The sad truth is that reputation does matter. For example, if you look at jobs at the tops firms, most come from the top 14 law schools. That doesn’t mean that you can’t get a job at those firms with a lower tiered law degree, but typically you have to be top in your class at another law school or know someone in the company.

So if you want a top firm or to even get a clerkship with a Federal Court judge or something law school reputation does matter. I mean think about the current occupants of the Supreme Court. Most of them got their law degrees from top law schools like Yale, Harvard, etc.

This is totally anecdotal but my ex-wife went to a top-10 law school and instantly got a job out of school right away at a top law firm in the South.

Now I am making it sound much easier than it is. Students who go these law schools have to get good grades, hopefully apply for fellowships, do summer clerkships and the like. However, if you want to be mobile and have a larger law career reputation can make a major difference.

My advice to those people considering law schools out there is that I would go to the best law school that you can IF you have a desire to work at one of the largest firms or become a federal judge or something.

Some Caveats To This Advice

Now before my lawyer friends start jumping down my throat let me say that there are some caveats to this idea of law school rankings.

Law school rankings matter often it comes to big firms, clerkships and other items. However, here are some things where it might not matter.

First, location. If you are thinking about wanting to stay in your community or hang out your own shingle then law school reputation might not be as important. What is more important is the connection you make in the local law field around you.

Second, the type of job/lawyer you want to be. Again, this is an individual choice. There are a lot of people who don’t want to work at a big law firm. They don’t want to have 100 hour work weeks. They don’t want to be a slave to their boss. They don’t want to feel like they are being run through a treadmill to make that larger salary. Different types of lawyer jobs may or may not have reputation as an important part of your resume.

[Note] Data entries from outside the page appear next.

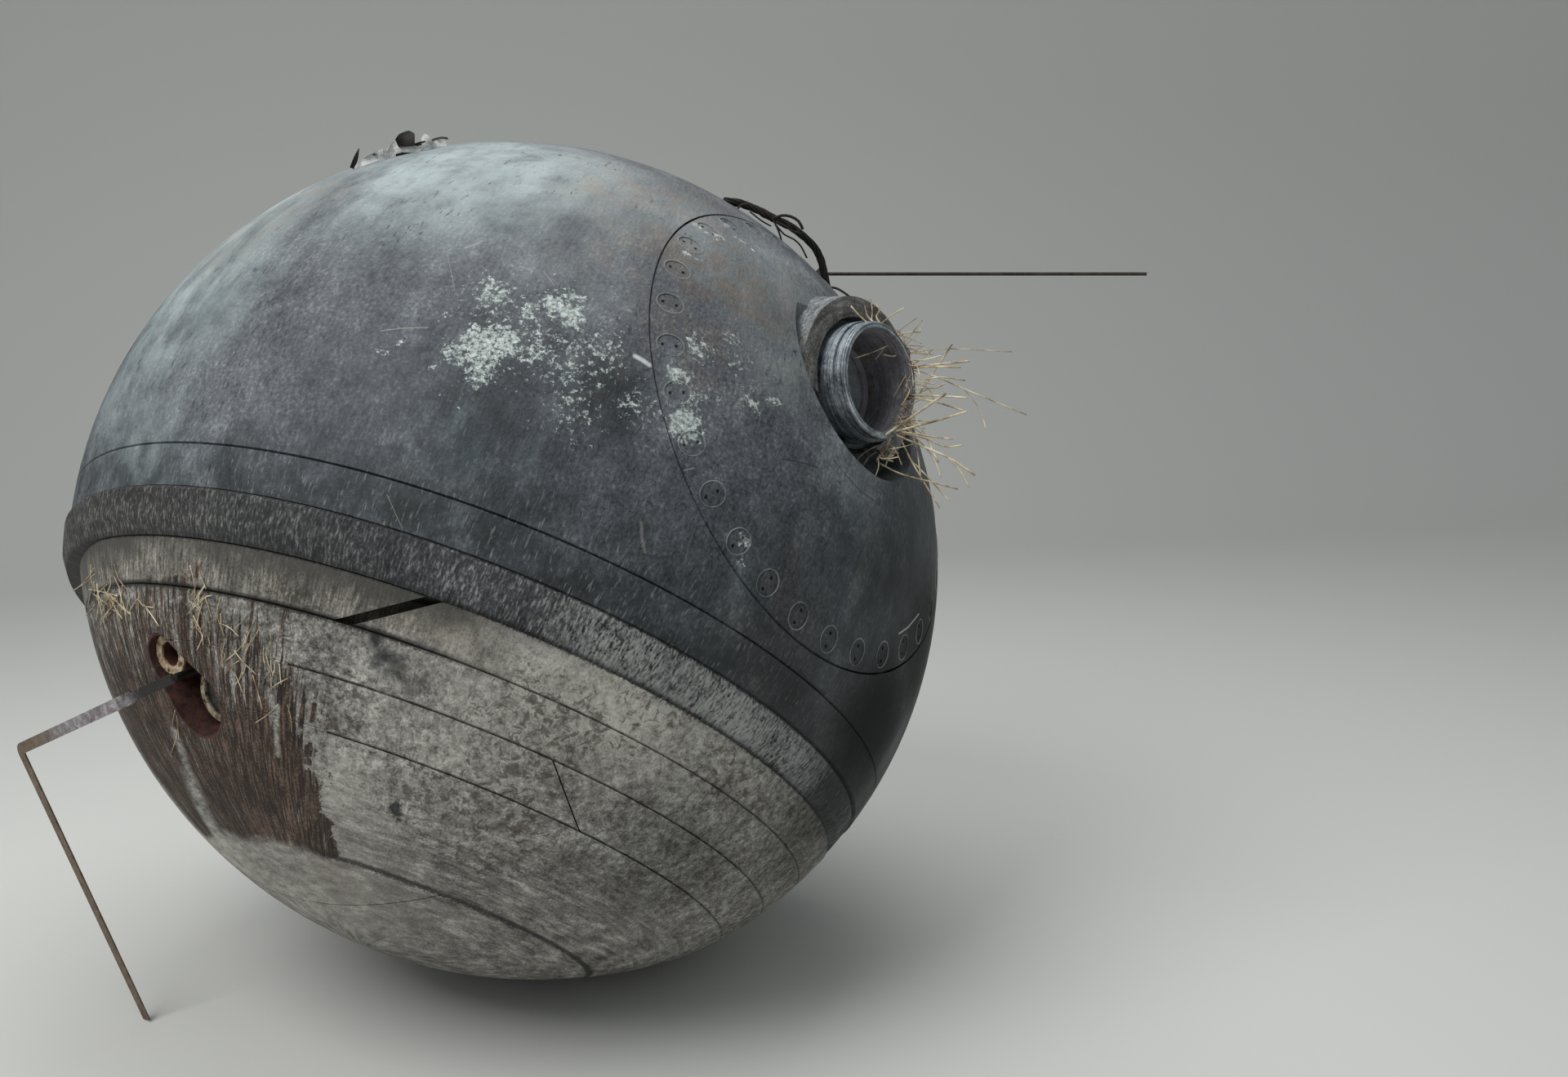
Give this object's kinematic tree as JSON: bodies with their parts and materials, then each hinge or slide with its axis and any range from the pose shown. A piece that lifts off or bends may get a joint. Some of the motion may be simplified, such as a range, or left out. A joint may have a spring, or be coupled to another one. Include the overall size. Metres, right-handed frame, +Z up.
{
  "type": "spherical re-entry space capsule",
  "caption": "Charred spherical crewed descent capsule after landing, with a stepped heat shield, bolted round hatches, a window port, an open parachute bay and antennas.",
  "frame": {"origin": "centre of the small flat under the worn shell that the capsule rests on", "axes": "+Z up, +X to the right as the front hatch is seen, along the rod antenna, +Y to the back"},
  "size_m": [3.0427, 2.3, 2.242],
  "materials": {
    "charred_shell": "matte",
    "charred_band": "matte",
    "charred_plug": "matte",
    "worn_ablator": "matte",
    "frame_alloy": "satin",
    "burnt_steel": "satin",
    "rusty_steel": "matte",
    "strip_steel": "satin",
    "port_glass": "gloss",
    "charred_cable": "matte",
    "torn_lining": "matte",
    "equipment": "satin"
  },
  "bodies": {
    "capsule": {"upper_shell": "charred_shell", "ring_ab": "charred_shell", "band_bc": "charred_band", "ring_cd_worn": "worn_ablator", "ring_cd_full": "worn_ablator", "ring_de": "worn_ablator", "ring_ef_left": "worn_ablator", "ring_ef_right": "worn_ablator", "ring_fg": "worn_ablator", "ring_gh_left": "worn_ablator", "ring_gh_right": "worn_ablator", "shield_cap": "worn_ablator", "front_hatch_frame": "frame_alloy", "crew_hatch_frame": "frame_alloy", "bay_floor": "frame_alloy", "bay_wall": "frame_alloy", "bay_ring": "frame_alloy", "riser_lug": "burnt_steel", "socket_liner": "rusty_steel", "socket_connector_upper": "burnt_steel", "socket_connector_lower": "burnt_steel", "strip_antenna": "strip_steel", "rod_base": "burnt_steel", "cable_bundle": "charred_cable", "torn_insulation": "torn_lining", "equipment_block": "equipment"},
    "front_hatch": {"front_hatch_lid": "charred_shell", "front_hatch_plugs": "charred_plug", "port_seat": "frame_alloy", "port_glass": "port_glass", "port_retainer": "burnt_steel", "port_flange": "burnt_steel", "port_clamp_ring": "burnt_steel", "port_barrel": "burnt_steel", "port_hood": "charred_shell"},
    "crew_hatch": {"crew_hatch_lid": "charred_shell", "crew_hatch_plugs": "charred_plug"},
    "rod": {"rod_antenna": "burnt_steel"}
  },
  "joints": [
    {"name": "front_hatch_lift", "type": "slide", "parent": "capsule", "child": "front_hatch", "axis": [0.7226, -0.5768, 0.3811], "range_m": [0, 0.35]},
    {"name": "crew_hatch_lift", "type": "slide", "parent": "capsule", "child": "crew_hatch", "axis": [-0.4682, 0.8746, 0.1257], "range_m": [0, 0.35]},
    {"name": "rod_hinge", "type": "hinge", "parent": "capsule", "child": "rod", "pos_m": [0.78077, 0.10397, 1.89188], "axis": [0.1617, 0.9423, -0.2932], "range_deg": [-48, 30]}
  ]
}
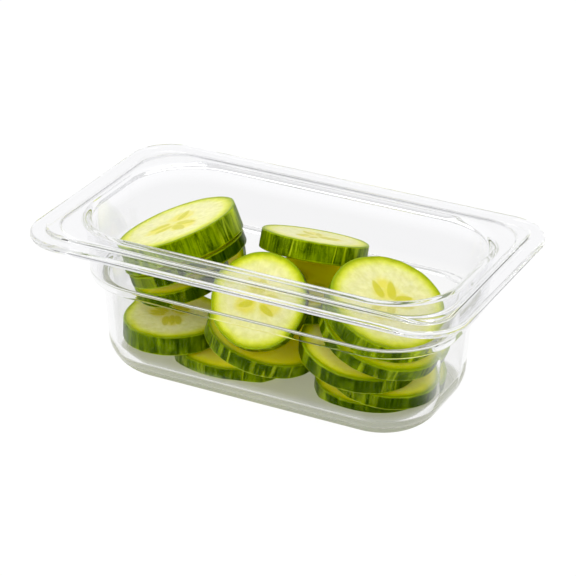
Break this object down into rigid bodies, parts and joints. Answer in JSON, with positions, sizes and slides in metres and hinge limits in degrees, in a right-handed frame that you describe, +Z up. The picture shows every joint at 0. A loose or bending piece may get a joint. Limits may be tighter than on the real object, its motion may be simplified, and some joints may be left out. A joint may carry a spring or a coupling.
{
  "type": "deli food pan",
  "caption": "Clear plastic ninth-size food pan with a stepped rim and a stacking shoulder, holding loose round cucumber slices.",
  "frame": {"origin": "middle of the flat base, at the level that the pan stands on", "axes": "+X along the long side, +Y across to the far long side, +Z up out of the open mouth"},
  "size_m": [0.176, 0.108, 0.0668],
  "materials": {
    "clear_plastic": "clear polished polycarbonate, satin on the floor and base",
    "cucumber": "moist cut flesh with a dark green streaked skin round the edge"
  },
  "bodies": {
    "pan": {"pan": "clear_plastic"},
    "slice_floor_left": {"slice_floor_left": "cucumber"},
    "slice_low_left": {"slice_low_left": "cucumber"},
    "slice_floor_right": {"slice_floor_right": "cucumber"},
    "slice_middle": {"slice_middle": "cucumber"},
    "slice_low_right": {"slice_low_right": "cucumber"},
    "slice_third_right": {"slice_third_right": "cucumber"},
    "slice_low_back": {"slice_low_back": "cucumber"},
    "slice_second_back": {"slice_second_back": "cucumber"},
    "slice_front": {"slice_front": "cucumber"},
    "slice_second_right": {"slice_second_right": "cucumber"},
    "slice_top_back": {"slice_top_back": "cucumber"},
    "slice_top_right": {"slice_top_right": "cucumber"},
    "slice_back_left": {"slice_back_left": "cucumber"},
    "slice_third_left": {"slice_third_left": "cucumber"},
    "slice_second_left": {"slice_second_left": "cucumber"},
    "slice_top_left": {"slice_top_left": "cucumber"}
  },
  "joints": [
    {"name": "lift_floor_left", "type": "slide", "parent": "pan", "child": "slice_floor_left", "axis": [0, 0, 1], "range_m": [0, 0.063]},
    {"name": "lift_low_left", "type": "slide", "parent": "slice_floor_left", "child": "slice_low_left", "axis": [0, 0, 1], "range_m": [0, 0.054]},
    {"name": "lift_floor_right", "type": "slide", "parent": "slice_low_left", "child": "slice_floor_right", "axis": [0, 0, 1], "range_m": [0, 0.064]},
    {"name": "lift_middle", "type": "slide", "parent": "slice_floor_right", "child": "slice_middle", "axis": [0, 0, 1], "range_m": [0, 0.055]},
    {"name": "lift_low_right", "type": "slide", "parent": "slice_middle", "child": "slice_low_right", "axis": [0, 0, 1], "range_m": [0, 0.058]},
    {"name": "lift_third_right", "type": "slide", "parent": "slice_low_right", "child": "slice_third_right", "axis": [0, 0, 1], "range_m": [0, 0.05]},
    {"name": "lift_low_back", "type": "slide", "parent": "slice_third_right", "child": "slice_low_back", "axis": [0, 0, 1], "range_m": [0, 0.041]},
    {"name": "lift_second_back", "type": "slide", "parent": "slice_low_back", "child": "slice_second_back", "axis": [0, 0, 1], "range_m": [0, 0.035]},
    {"name": "lift_front", "type": "slide", "parent": "slice_second_back", "child": "slice_front", "axis": [0, 0, 1], "range_m": [0, 0.043]},
    {"name": "lift_second_right", "type": "slide", "parent": "slice_front", "child": "slice_second_right", "axis": [0, 0, 1], "range_m": [0, 0.045]},
    {"name": "lift_top_back", "type": "slide", "parent": "slice_second_right", "child": "slice_top_back", "axis": [0, 0, 1], "range_m": [0, 0.027]},
    {"name": "lift_top_right", "type": "slide", "parent": "slice_second_right", "child": "slice_top_right", "axis": [0, 0, 1], "range_m": [0, 0.037]},
    {"name": "lift_back_left", "type": "slide", "parent": "slice_front", "child": "slice_back_left", "axis": [0, 0, 1], "range_m": [0, 0.05]},
    {"name": "lift_third_left", "type": "slide", "parent": "slice_back_left", "child": "slice_third_left", "axis": [0, 0, 1], "range_m": [0, 0.043]},
    {"name": "lift_second_left", "type": "slide", "parent": "slice_third_left", "child": "slice_second_left", "axis": [0, 0, 1], "range_m": [0, 0.034]},
    {"name": "lift_top_left", "type": "slide", "parent": "slice_second_left", "child": "slice_top_left", "axis": [0, 0, 1], "range_m": [0, 0.029]}
  ]
}
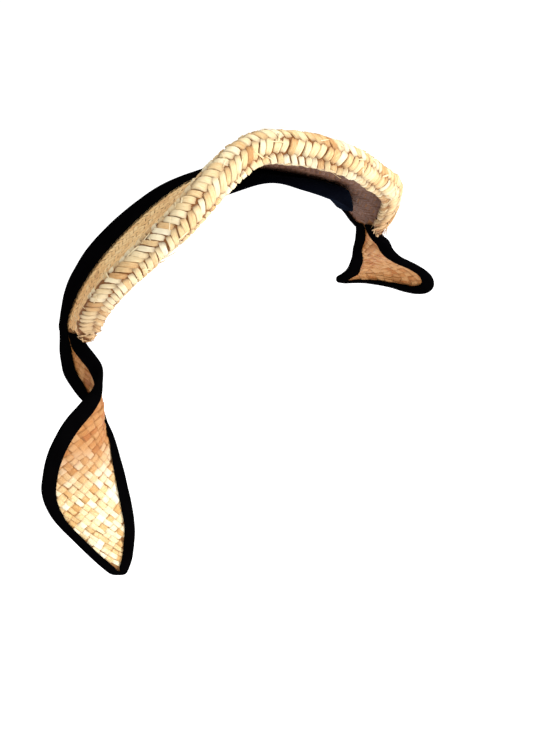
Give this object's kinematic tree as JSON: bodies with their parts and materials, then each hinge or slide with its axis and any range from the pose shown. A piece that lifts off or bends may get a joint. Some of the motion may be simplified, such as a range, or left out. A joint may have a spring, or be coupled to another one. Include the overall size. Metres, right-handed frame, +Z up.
{
  "type": "cocktail hat",
  "caption": "Straw half hat: an arched shell of plaited straw with a thick rolled front edge, black velvet edges, a velvet inner band, and a twisted tail hanging at each ear.",
  "frame": {"origin": "where the hat sits: the top of the wearer's head, at the underside of the velvet bandeau", "axes": "+X to the wearer's left, -Y the way the wearer faces, +Z up"},
  "size_m": [0.2721, 0.1491, 0.2278],
  "materials": {
    "plaited_straw": "natural straw, flat strands plaited on the diagonal, satin sheen",
    "black_velvet": "black velvet with a short nap"
  },
  "bodies": {
    "root": {"straw_crown": "plaited_straw", "back_binding": "black_velvet", "velvet_bandeau": "black_velvet", "tail_right": "plaited_straw", "tail_left": "plaited_straw", "tail_binding_right": "black_velvet", "tail_binding_left": "black_velvet"}
  },
  "joints": []
}
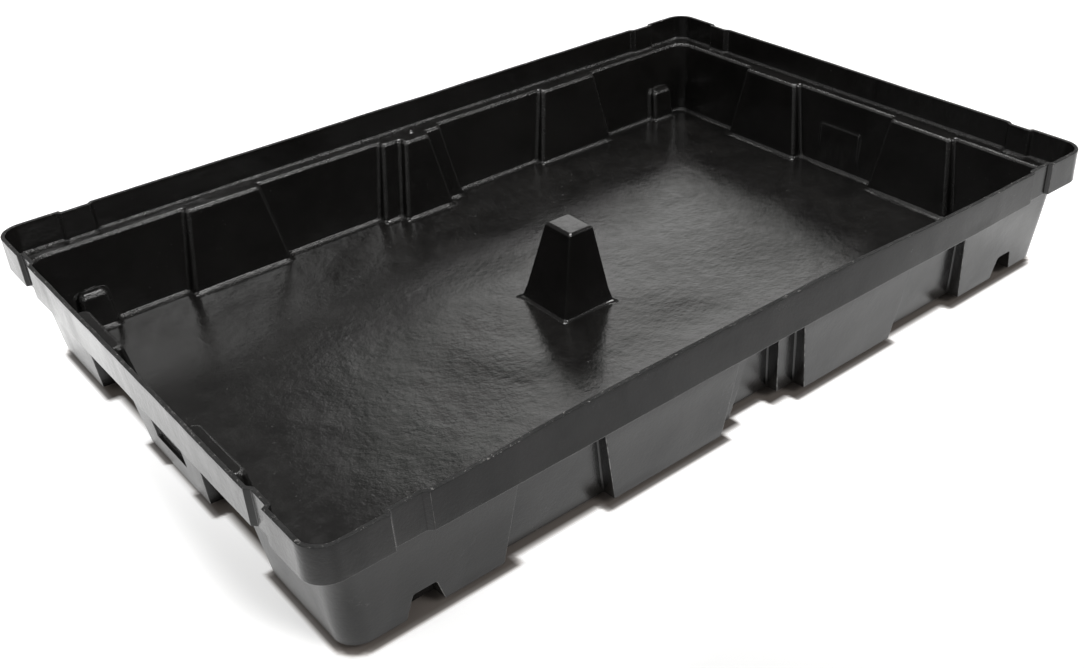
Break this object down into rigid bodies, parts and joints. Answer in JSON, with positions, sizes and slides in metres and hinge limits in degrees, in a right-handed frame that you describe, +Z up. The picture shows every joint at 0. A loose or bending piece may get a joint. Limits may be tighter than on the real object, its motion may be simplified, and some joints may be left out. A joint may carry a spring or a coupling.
{
  "type": "spill containment pallet",
  "caption": "Low rectangular plastic sump tray with a raised rim, a ledge for a grid, stepped sloping walls and one tapered support post in the middle of its floor.",
  "frame": {"origin": "on the standing surface under the middle of the tray", "axes": "+X along the long side, +Y along the short side from the front long wall to the back long wall, +Z up"},
  "size_m": [1.2, 0.8, 0.175],
  "materials": {
    "black_plastic": "black polyethylene sheet, satin outside and glossy with a fine leathery grain inside, with a rough trimmed rim"
  },
  "bodies": {
    "root": {"floor_pan": "black_plastic", "centre_post": "black_plastic", "front_wall": "black_plastic", "rim_front": "black_plastic", "ledge_front": "black_plastic", "back_wall": "black_plastic", "rim_back": "black_plastic", "ledge_back": "black_plastic", "left_wall": "black_plastic", "rim_left": "black_plastic", "ledge_left": "black_plastic", "right_wall": "black_plastic", "rim_right": "black_plastic", "ledge_right": "black_plastic", "wall_corner_front_right": "black_plastic", "rim_corner_front_right": "black_plastic", "ledge_corner_front_right": "black_plastic", "wall_corner_back_right": "black_plastic", "rim_corner_back_right": "black_plastic", "ledge_corner_back_right": "black_plastic", "wall_corner_back_left": "black_plastic", "rim_corner_back_left": "black_plastic", "ledge_corner_back_left": "black_plastic", "wall_corner_front_left": "black_plastic", "rim_corner_front_left": "black_plastic", "ledge_corner_front_left": "black_plastic", "grid_stop_front": "black_plastic", "grid_stop_back": "black_plastic"}
  },
  "joints": []
}
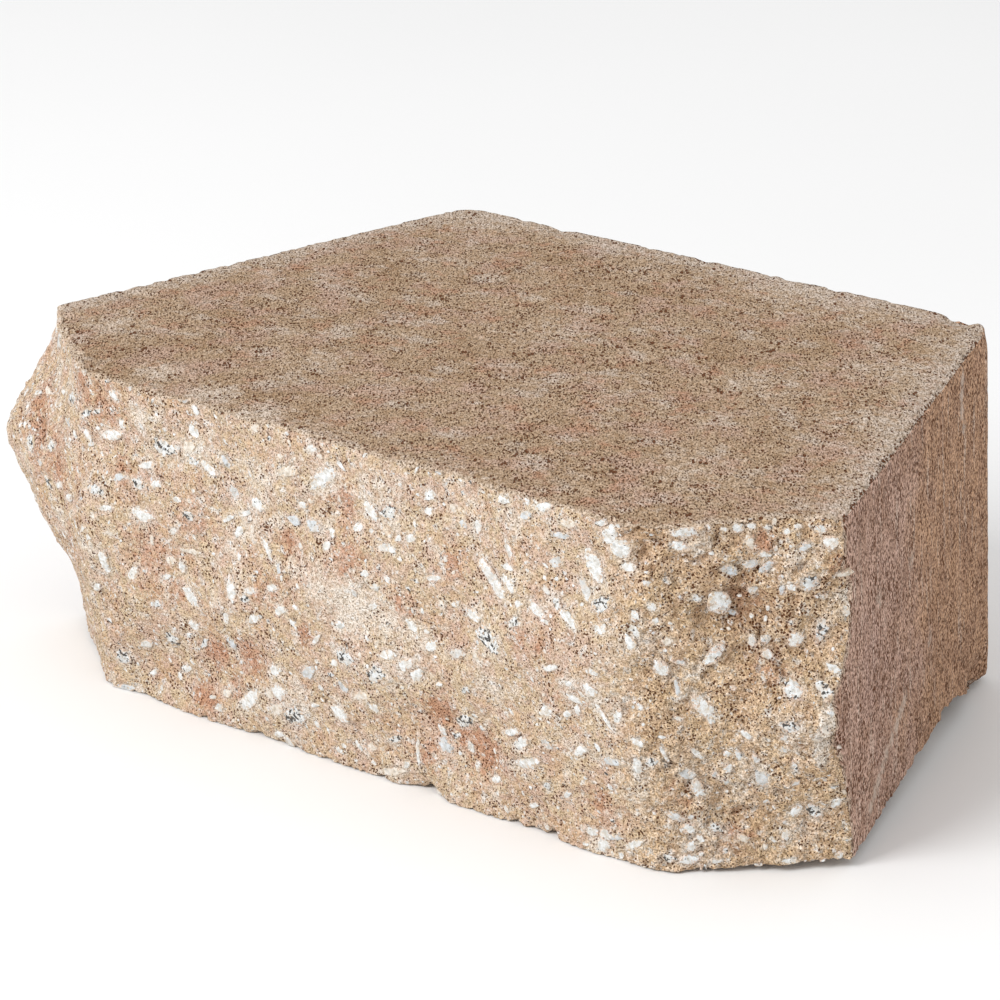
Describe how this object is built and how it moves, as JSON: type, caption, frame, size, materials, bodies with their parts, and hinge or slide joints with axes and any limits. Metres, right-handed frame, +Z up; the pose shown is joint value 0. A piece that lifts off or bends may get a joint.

Finally, some law schools have specific types of specializations that make them better than others. There are some law schools in the country where the overall law school ranking might not be that high. However, the specific specialization might be worth going to that school. For example, when I was thinking about law school the William Mitchell Law School (now the Mitchell Hamline Law School) was not ranked highly nationally. However, they had a specialization in criminal law where there rankings are higher. In those cases, if that is something you want to do with your degree, then here, again, reputation matters, but you might go to a lower-tiered law school.

The Bottom Line: I know that some of my lawyer friends and students may read this and think I am out to lunch. However, the evidence demonstrates that if you want to work at a top firm that they come from the best law schools. Lawyers can be a snobby, hierarchical bunch. Tradition matters and where you went to law school, unfortunately or fortunately matters.

This post, by the way, should not be taken as an advocacy for you to go to law school. The other truth is that there are too many law school graduates, with huge amounts of student loan debt, and not enough jobs. Being a lawyer can be a worthwhile profession. But the law field has changed and is changing. Being a lawyer isn’t an automatic ticket to a six figure salary. If you are going to law school be prepared to deal with those realities. Think long and hard about it. And think about where you go to school as well.

6 thoughts on “Thinking About Law School? Rankings Matter

  1. I think rankings for law school is incredibly important. Especially as the landscape is so competitive. Since rankings often take into consideration level of engagement from their alumni, starting salaries after school, etc. it’s important to know that information.

  2. I totally agree. And that is why I recommend, if they can afford it, for my students to think about why they want to go to law school and from there choosing the best law school to get into. If you aren’t in the top 50 law schools, unfortunately, the job prospects can be lessened coming out of school. Not true of all things, but certainly for the big money paying firms.

  3. Amen and amen. Isn’t it though that Law School itself is beginning to not as matter as much as before . . . ? It’s an interesting evolution that is happening with that profession. Yes, the top 50 will always be the top 50 . . . but I expect Tiers 2 through 4 (ugh, why are there are even 4 tiers) will go through some drastic changes.

    1. I think you are right, particularly because of the abysmal job market. What will most likely happen is that lower tiered law schools will merge together or just disappear. They won’t be able to survive, particularly in markets that have multiple law schools.

  4. Very good advice. Generally speaking, you need to 1) go to a Top Law School (the Top 14); 2) be a top student and on Law Review; and/or 3) go to a law school with a very good reputation in your specialty (taxation, criminal, First Amendment, etc.). Lawyers can and do succeed without falling into those categories, but it is much easier if you do. Plus, Wall Street and DC firms generally won’t even look at those outside of the Top 14 because they can — it is so competitive out there given the number of lawyers there are. I did the same thing as you — after teaching a few years, I took the LSATs (did well) and applied and was accepted to law school. But, even with a good package, including being a legal writing assistant, I would have had to incur debt again, plus give up a salary. When I thought about how hard a couple of lawyer friends of mine from graduate school were working to get to where they wanted to be — and who were far better lawyers than I could ever hope to be — I decided to pass. Never regretted the decision.

    One other piece of advice for students looking at law school — you need to do very well your first year. That helps determine law review and the best summer associateships.

    1. Thank you. I must commend my ex-wife for providing a lot of this stuff. The law market is hard and I don’t necessarily recommend students go into it unless they have a specific notion in mind.